WASHINGTON: Newly compiled U.S. State Department data show the country issued about 250,000 fewer immigrant and nonimmigrant visas from January through August 2025 than in the same period a year earlier. That amounted to an 11% decline in permanent and temporary visas excluding tourist visas, which also fell during the period. The lower totals stretched across student, exchange, worker and family-linked categories at U.S. embassies and consulates worldwide, showing a broad slowdown in legal visa issuance during the first eight months of 2025.

India and China were among the hardest-hit markets, with their nationals receiving roughly 84,000 fewer visas than in the comparable 2024 period. The drop was especially visible in categories used by students, temporary workers, exchange visitors and relatives seeking legal entry. Because the two countries generate heavy visa demand at some of the busiest U.S. posts, lower issuance there stood out sharply in the overall data for 2025 and added substantially to the fall in worldwide visa totals.
Student visas posted some of the steepest declines. State Department figures for May through August 2025 show 36% fewer F-1 visas than in the same months of 2024, while first-eight-month totals pointed to a drop of more than 30% in student approvals overall. Summer issuance to Indian students fell by about 60%, and Chinese students also recorded a sizeable decline, underscoring how the downturn hit two of the largest source markets for international education in the United States.

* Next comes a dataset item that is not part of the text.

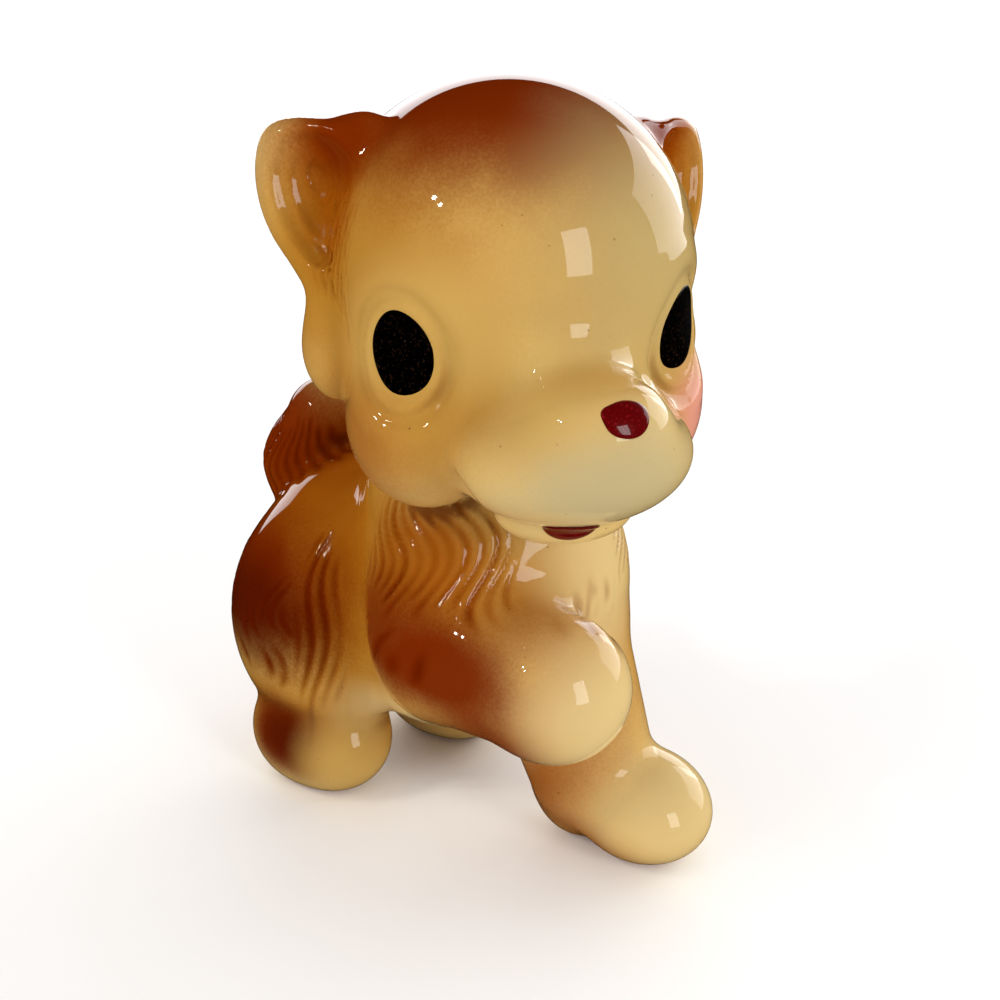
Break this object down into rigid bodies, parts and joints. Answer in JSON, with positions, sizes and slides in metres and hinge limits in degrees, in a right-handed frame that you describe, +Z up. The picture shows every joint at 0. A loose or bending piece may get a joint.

Student visa categories contract sharply
The weaker issuance coincided with several policy and processing changes in 2025. New student visa interview scheduling was paused in late May, and appointments resumed in June with expanded online presence screening for student and exchange visitor applicants. In the same month, a presidential proclamation imposed full or partial entry restrictions on 19 countries. The State Department was also advancing a reorganization plan that was expected to eliminate about 2,000 jobs, adding to pressure on processing capacity.
The monthly State Department visa tables are marked preliminary and can be revised, but they remain the clearest public gauge of consular output before annual totals are finalized. The data indicate the decline was not confined to one pathway. Alongside student visas, issuance fell in exchange visitor categories and in several worker and family-related channels, including visas tied to employment-based immigration and relatives of U.S. citizens, pointing to a wider pullback across both temporary and permanent admissions.
India and China remain central
The figures carry added weight because India and China are central to U.S. education and migration flows. Open Doors data for the 2024-25 academic year showed 363,019 students from India and 265,919 from China enrolled at U.S. institutions, the two largest national groups. That backdrop helps explain why lower student and temporary visa issuance in those markets was especially visible in the 2025 consular data released through early 2026 and why their decline featured prominently in the overall shift.
As of March 2026, the confirmed picture from the official visa data is a broad pullback in U.S. legal visa issuance during 2025, with some of the sharpest declines concentrated in student and other temporary categories and with India and China accounting for a large share of the drop. The first eight months of the year showed smaller issuance across several major visa tracks, reflecting a measurable slowdown in legal entry approvals recorded by the State Department – By Content Syndication Services.